__SUPPLIED MATERIAL__
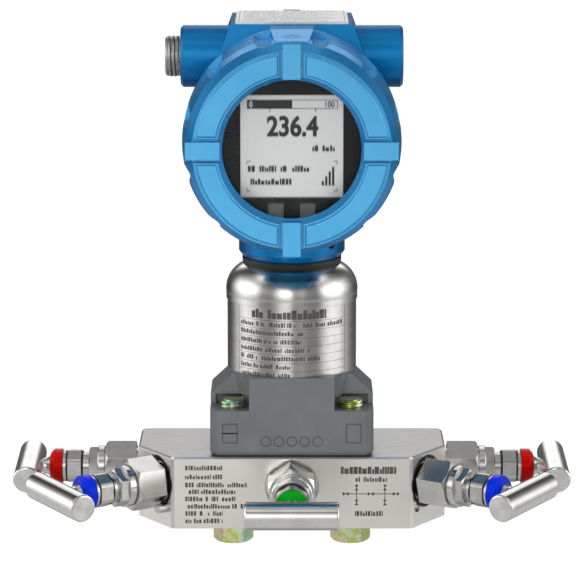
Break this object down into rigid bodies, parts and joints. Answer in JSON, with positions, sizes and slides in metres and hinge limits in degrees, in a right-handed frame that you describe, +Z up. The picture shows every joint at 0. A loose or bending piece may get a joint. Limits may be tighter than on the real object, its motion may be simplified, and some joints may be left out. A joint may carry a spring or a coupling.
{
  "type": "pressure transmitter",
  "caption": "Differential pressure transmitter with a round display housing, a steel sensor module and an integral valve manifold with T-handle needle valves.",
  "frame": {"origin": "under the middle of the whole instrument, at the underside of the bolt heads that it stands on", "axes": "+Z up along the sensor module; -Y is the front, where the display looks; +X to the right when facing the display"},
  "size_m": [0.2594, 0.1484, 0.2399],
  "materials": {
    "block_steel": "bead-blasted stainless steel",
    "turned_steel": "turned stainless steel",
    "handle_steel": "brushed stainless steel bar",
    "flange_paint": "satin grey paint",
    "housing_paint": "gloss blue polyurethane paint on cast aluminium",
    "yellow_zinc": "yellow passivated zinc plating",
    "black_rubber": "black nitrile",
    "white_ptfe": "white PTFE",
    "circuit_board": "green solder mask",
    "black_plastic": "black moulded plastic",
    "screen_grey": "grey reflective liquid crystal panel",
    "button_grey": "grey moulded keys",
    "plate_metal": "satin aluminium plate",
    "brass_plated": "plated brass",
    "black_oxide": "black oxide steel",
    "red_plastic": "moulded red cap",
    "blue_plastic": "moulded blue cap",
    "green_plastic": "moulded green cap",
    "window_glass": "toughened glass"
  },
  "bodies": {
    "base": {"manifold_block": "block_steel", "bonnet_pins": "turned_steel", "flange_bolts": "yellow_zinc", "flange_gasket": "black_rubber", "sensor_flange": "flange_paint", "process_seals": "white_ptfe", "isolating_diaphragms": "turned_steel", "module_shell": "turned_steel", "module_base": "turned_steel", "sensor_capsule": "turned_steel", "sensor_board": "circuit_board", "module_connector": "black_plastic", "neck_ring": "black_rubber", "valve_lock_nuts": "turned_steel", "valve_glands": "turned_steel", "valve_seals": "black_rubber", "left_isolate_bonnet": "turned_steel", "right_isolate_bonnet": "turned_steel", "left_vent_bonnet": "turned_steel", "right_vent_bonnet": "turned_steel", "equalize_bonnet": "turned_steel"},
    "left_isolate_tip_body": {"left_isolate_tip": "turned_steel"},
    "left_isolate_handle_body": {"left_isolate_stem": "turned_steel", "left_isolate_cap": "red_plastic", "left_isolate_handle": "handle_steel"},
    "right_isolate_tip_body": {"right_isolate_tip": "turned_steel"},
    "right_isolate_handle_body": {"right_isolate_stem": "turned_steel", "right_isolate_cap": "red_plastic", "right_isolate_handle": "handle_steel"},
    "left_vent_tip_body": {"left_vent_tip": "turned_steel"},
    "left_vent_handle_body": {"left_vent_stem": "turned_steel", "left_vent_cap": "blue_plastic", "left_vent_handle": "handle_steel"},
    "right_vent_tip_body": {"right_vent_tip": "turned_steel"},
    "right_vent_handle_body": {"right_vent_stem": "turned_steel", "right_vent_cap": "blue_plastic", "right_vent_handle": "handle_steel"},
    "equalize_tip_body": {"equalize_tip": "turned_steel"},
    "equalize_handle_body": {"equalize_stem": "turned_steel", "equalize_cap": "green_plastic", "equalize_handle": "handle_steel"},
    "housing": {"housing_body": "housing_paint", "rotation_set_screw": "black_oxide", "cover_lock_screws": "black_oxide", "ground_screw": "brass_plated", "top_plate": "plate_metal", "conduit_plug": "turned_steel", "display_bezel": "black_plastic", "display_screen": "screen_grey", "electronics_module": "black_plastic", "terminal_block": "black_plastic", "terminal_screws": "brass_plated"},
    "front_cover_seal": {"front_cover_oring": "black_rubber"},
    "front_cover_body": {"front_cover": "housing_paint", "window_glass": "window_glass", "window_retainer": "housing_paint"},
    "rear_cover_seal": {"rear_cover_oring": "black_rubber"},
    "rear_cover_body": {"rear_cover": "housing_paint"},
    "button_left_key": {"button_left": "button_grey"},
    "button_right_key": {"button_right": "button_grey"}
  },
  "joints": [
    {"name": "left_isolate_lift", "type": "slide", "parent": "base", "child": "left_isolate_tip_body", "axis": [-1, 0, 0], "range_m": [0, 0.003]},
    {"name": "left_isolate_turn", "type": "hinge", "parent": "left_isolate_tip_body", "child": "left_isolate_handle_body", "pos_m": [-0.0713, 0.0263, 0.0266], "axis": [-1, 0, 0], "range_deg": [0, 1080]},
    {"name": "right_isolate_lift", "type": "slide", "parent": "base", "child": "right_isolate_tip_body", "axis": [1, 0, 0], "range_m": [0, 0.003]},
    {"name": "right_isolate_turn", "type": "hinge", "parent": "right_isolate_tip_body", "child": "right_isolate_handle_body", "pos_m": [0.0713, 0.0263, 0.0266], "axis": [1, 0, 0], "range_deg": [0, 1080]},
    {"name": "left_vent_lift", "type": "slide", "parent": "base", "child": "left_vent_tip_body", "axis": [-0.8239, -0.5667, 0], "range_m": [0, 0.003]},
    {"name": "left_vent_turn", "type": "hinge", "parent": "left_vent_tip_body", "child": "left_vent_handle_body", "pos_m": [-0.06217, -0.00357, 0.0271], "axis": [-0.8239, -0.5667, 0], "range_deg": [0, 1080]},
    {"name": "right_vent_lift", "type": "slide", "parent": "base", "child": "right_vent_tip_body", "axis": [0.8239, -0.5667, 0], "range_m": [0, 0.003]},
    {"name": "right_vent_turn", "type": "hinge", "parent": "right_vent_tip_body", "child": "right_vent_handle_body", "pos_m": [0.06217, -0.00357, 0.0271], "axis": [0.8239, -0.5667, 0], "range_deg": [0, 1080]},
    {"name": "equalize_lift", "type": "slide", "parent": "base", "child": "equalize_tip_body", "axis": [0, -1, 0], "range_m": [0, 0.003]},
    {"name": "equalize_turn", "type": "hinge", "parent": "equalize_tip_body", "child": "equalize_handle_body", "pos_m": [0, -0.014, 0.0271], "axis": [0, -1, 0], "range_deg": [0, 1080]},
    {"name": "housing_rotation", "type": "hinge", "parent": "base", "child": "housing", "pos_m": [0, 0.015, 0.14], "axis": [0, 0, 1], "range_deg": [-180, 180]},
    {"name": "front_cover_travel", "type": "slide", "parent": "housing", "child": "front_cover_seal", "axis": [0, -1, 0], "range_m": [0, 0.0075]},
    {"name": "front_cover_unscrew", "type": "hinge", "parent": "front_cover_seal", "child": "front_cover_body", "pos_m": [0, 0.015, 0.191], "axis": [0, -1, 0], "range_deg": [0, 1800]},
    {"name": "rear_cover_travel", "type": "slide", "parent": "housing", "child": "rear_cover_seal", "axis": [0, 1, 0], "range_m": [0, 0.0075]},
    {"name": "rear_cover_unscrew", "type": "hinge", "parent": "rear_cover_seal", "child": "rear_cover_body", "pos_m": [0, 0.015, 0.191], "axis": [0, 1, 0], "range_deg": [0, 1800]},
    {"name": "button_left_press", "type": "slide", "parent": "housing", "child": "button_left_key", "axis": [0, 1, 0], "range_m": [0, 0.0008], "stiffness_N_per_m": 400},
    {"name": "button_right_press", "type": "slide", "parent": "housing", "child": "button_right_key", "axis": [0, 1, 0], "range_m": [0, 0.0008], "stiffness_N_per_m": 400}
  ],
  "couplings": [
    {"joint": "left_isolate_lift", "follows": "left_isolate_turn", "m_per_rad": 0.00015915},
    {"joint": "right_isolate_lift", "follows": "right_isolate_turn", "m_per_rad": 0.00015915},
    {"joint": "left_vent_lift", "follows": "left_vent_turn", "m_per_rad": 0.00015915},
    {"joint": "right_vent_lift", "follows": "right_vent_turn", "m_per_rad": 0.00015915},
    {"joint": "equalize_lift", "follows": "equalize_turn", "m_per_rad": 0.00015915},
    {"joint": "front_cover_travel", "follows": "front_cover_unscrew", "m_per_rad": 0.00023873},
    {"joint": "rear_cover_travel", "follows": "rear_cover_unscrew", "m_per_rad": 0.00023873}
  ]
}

__TASK PROMPT__
Search the data for "with" and list every line in which it occurs.

__RESULT OF THIS EXERCISE__
Break this object down into rigid bodies, parts and joints. Answer in JSON, with positions, sizes and slides in metres and hinge limits in degrees, in a right-handed frame that you describe, +Z up. The picture shows every joint at 0. A loose or bending piece may get a joint. Limits may be tighter than on the real object, its motion may be simplified, and some joints may be left out. A joint may carry a spring or a coupling.
  "caption": "Differential pressure transmitter with a round display housing, a steel sensor module and an integral valve manifold with T-handle needle valves.",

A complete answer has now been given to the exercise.